Fellow Workers

1 Corinthians 3:8-9  “He who plants and he who waters are one, and each will receive his wages according to his labor. For we are God’s fellow workers. You are God’s field, God’s building.”

In Amish and some Old Order Mennonite communities, when a young family needs a barn, the work doesn’t get hired out to strangers. Word goes around, and on the appointed morning the community arrives: dozens, sometimes hundreds of people, with hammers, teams of horses, prepared materials, and long tables of food. By the time the sun has crossed the sky, the structure that would take a contractor months stands finished against the field. Children carry water and tools. Older men who can no longer climb lend skill from the ground. Women prepare a meal large enough to feed the workers. And when it’s done, no one signs it. No plaque goes up with a name on it. The family has a barn, the community goes home, and the point was never anyone’s individual glory. The point was the barn, the bond, and the God who taught them to work that way.

Paul reaches for pictures like that in verses 8 and 9, and they quietly dismantle everything the Corinthians were fighting about. First this: “He who plants and he who waters are one.” They are not rival brands with competing fan clubs; they are one crew, a planter and a waterer leaning toward the same harvest. The very thing the Corinthians treated as a competition, Paul treats as a single shared labor.

Then he lifts it higher: “For we are God’s fellow workers.” We are workers who belong to God, and we are workers joined to one another in His service, one crew under one Owner. God doesn’t need workers at all. He spoke galaxies into being with no assistance; He could grow His entire field with a word and never involve a single one of us. And He chooses otherwise. He stoops to include us, dignifying our small plantings and waterings by gathering them into His own work, and setting us side by side in His field as His servants. To be owned and used like that by the Maker of everything is no small thing; there is no higher place for a human being than to belong to God and to share in His work.
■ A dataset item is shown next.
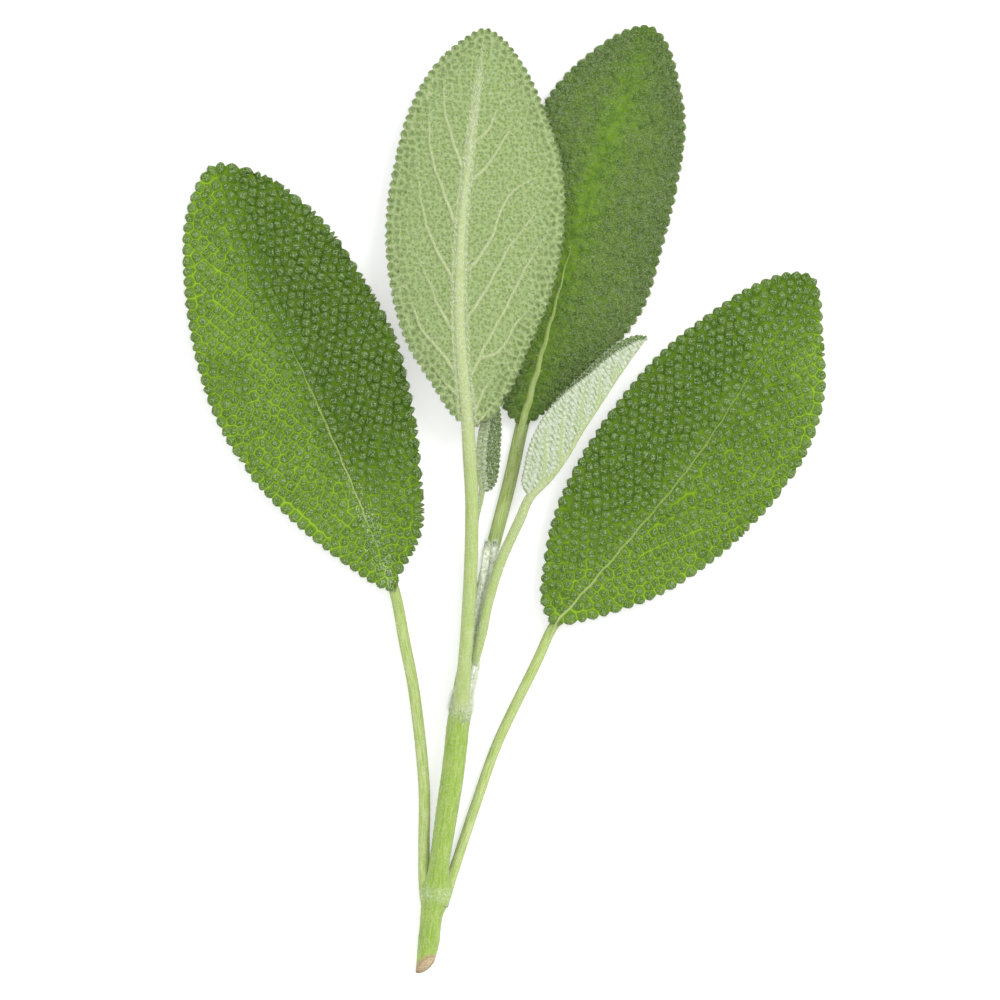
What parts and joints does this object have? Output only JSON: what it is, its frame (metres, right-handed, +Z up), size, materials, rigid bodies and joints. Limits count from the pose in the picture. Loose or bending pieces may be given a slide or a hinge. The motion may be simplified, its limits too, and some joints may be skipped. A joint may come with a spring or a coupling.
{
  "type": "sage sprig",
  "caption": "Cut sprig of common sage lying flat: a short stem with opposite pairs of stalked, blistered, round-toothed leaves, young folded leaves and a closed shoot tip.",
  "frame": {"origin": "middle of the sprig's footprint, on the surface that it lies on", "axes": "+Y along the sprig from the cut end towards the leaf tips, +X to the right as seen from above, +Z up from the surface"},
  "size_m": [0.0836, 0.1234, 0.0075],
  "materials": {
    "stem": "soft plant skin with fine pale hairs",
    "leaf_green": "matt blistered leaf with fine hairs",
    "leaf_underside": "matt pale felted leaf underside with raised veins",
    "leaf_woolly": "matt woolly young leaf"
  },
  "bodies": {
    "root": {"stem": "stem", "leaf_left": "leaf_green", "leaf_right": "leaf_green", "leaf_front": "leaf_underside", "leaf_back": "leaf_green", "leaf_folded": "leaf_woolly", "leaf_small": "leaf_woolly", "shoot_tip": "leaf_woolly"}
  },
  "joints": []
}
And there is one more turn, because Paul doesn’t leave us as the workers only: “You are God’s field, God’s building.” The Corinthians, so busy arguing over which leader’s team they belonged to, are told that they themselves are the project, the field being grown, the structure going up. Every quarrel about Paul and Apollos suddenly looks absurd, like bricks fighting over which mason is better while the cathedral rises around them. They were arguing about the workers while they were the work.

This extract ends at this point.